4

I am working on a project where I have to write a data frame with Millions of rows and about 25 columns mostly of numeric type. I am using Pandas DataFrame to SQL Function to dump the dataframe in Mysql table. I have found this function creates an Insert statement that can insert multiple rows at once. This is a good approach but MySQL has a limitation on the length of query that can be built using this approach.

Is there a way such that insert that in parallel in the same table so that I can speed up the process?

Dipesh Poudel
  • 429
  • 9
  • 15
  • 1
    There are some interesting suggestions in a similar question [here](https://stackoverflow.com/questions/31997859/bulk-insert-a-pandas-dataframe-using-sqlalchemy) – realr Jul 28 '19 at 22:09

1 Answers1

6

You can do a few things to achieve that.

One way is to use an additional argument while writing to sql.

df.to_sql(method = 'multi')

According to this documentation, passing 'multi' to method argument allows you to bulk insert.
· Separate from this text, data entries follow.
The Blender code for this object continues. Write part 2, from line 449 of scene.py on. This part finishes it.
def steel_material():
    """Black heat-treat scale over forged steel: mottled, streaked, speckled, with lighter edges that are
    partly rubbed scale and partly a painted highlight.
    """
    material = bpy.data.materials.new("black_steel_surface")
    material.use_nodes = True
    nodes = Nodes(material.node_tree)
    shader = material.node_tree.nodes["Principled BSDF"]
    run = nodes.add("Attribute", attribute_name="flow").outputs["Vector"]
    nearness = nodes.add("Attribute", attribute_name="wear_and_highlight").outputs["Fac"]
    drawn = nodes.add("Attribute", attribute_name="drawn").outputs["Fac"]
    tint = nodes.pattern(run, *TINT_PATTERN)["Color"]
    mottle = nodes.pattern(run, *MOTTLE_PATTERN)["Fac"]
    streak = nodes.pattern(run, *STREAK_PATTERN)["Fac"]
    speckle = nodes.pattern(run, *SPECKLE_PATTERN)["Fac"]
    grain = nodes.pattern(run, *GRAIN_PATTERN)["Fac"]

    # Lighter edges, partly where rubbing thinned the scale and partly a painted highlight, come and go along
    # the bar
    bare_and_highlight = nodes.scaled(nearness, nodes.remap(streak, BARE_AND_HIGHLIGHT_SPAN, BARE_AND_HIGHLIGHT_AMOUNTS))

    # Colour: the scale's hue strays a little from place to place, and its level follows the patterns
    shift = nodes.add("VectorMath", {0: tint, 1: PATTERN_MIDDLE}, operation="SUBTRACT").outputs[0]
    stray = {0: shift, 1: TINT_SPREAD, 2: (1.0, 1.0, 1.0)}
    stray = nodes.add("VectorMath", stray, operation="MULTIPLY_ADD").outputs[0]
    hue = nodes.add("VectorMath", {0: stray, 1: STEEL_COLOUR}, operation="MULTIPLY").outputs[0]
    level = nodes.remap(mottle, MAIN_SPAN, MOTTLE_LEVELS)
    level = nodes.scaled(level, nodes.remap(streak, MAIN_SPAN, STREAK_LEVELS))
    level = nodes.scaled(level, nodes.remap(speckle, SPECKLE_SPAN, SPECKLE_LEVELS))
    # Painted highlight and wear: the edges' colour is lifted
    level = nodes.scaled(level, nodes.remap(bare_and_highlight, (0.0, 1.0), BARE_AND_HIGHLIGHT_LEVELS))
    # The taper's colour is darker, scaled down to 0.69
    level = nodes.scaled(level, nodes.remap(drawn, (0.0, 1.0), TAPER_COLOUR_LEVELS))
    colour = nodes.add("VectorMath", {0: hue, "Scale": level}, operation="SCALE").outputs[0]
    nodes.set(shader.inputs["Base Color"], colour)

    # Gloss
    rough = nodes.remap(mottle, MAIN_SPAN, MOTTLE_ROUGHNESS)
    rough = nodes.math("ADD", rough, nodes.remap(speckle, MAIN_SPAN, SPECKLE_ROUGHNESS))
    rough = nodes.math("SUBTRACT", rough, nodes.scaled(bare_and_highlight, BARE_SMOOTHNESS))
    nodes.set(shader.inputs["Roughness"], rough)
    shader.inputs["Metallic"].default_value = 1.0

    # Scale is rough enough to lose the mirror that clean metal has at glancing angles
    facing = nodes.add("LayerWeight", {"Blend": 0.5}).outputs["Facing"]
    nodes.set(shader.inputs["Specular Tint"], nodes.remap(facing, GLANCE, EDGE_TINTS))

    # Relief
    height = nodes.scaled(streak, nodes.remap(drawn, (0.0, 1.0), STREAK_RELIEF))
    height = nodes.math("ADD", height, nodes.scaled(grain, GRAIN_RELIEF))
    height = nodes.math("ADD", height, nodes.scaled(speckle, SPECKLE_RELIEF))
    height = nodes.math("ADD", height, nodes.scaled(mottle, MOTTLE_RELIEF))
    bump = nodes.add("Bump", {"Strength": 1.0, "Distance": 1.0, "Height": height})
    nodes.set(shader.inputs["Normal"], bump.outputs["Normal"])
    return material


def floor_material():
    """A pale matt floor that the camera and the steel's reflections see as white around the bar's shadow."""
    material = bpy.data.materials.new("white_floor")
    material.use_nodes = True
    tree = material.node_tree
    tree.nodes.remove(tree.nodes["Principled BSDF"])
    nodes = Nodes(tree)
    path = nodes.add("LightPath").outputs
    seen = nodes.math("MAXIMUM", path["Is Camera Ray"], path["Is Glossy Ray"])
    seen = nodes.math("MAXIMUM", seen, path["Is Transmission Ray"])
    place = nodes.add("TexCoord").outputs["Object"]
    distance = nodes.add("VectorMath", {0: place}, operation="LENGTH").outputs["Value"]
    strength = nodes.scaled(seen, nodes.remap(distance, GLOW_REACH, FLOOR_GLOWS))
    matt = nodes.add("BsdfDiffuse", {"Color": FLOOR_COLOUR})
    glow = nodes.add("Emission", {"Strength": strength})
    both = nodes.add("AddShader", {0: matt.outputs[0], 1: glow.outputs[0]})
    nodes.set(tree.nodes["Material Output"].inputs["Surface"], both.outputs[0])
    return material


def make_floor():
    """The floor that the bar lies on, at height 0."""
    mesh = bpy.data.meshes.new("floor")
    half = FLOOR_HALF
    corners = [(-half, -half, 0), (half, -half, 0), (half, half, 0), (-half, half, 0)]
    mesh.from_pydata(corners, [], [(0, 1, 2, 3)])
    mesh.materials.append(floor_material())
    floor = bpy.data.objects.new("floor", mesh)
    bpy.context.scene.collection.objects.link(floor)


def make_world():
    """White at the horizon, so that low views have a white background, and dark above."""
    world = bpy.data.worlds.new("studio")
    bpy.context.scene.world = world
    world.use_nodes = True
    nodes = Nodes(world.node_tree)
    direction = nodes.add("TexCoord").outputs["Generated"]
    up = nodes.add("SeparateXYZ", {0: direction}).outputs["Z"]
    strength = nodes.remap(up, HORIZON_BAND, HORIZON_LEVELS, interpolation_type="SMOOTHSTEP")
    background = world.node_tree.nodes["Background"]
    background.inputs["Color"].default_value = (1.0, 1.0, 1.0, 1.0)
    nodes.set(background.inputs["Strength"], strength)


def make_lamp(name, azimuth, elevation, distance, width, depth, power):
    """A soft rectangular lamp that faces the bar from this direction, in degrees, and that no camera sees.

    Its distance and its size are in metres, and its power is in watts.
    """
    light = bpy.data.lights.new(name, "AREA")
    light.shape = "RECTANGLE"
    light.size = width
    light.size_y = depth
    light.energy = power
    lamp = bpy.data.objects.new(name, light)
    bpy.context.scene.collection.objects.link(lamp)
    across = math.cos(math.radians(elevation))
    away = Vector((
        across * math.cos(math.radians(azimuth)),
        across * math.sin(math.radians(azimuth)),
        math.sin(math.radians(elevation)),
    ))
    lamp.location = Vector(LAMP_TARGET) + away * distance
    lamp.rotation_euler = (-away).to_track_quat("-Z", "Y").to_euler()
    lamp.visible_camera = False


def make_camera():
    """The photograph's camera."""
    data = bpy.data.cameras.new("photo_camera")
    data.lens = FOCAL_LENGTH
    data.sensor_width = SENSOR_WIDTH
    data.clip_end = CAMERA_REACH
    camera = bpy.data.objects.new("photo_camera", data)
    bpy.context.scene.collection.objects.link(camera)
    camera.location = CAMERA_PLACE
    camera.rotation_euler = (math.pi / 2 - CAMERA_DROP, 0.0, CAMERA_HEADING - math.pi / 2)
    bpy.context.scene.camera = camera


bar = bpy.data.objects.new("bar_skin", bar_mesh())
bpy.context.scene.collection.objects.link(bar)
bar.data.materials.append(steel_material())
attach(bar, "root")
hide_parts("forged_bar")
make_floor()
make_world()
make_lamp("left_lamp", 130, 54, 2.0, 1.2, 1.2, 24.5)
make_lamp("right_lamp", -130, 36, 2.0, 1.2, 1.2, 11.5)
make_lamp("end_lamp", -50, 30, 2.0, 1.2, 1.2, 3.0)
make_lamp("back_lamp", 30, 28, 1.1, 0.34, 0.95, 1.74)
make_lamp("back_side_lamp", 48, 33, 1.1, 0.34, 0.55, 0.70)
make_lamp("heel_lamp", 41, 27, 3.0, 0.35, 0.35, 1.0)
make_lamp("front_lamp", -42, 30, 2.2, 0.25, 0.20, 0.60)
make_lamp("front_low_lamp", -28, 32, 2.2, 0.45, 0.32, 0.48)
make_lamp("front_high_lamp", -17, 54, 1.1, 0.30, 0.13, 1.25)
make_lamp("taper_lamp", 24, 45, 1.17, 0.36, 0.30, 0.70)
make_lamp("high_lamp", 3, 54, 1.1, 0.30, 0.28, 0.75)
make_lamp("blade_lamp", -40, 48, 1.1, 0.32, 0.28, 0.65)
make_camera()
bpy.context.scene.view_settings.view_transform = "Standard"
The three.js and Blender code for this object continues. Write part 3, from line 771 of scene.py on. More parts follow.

Another solution is to construct a custom insert function using multiprocessing.dummy. here is the link to the documentation :https://docs.python.org/2/library/multiprocessing.html#module-multiprocessing.dummy

import math
from multiprocessing.dummy import Pool as ThreadPool

...

def insert_df(df, *args, **kwargs):
    nworkers = 4 # number of workers that executes insert in parallel fashion

    chunk = math.floor(df.shape[0] / nworkers) # number of chunks
    chunks = [(chunk * i, (chunk * i) + chunk) for i in range(nworkers)]
    chunks.append((chunk * nworkers, df.shape[0]))
    pool = ThreadPool(nworkers)

    def worker(chunk):
        i, j = chunk
        df.iloc[i:j, :].to_sql(*args, **kwargs)

    pool.map(worker, chunks)
    pool.close()
    pool.join()

....

insert_df(df, "foo_bar", engine, if_exists='append')

The second method was suggested at https://stackoverflow.com/a/42164138/5614132.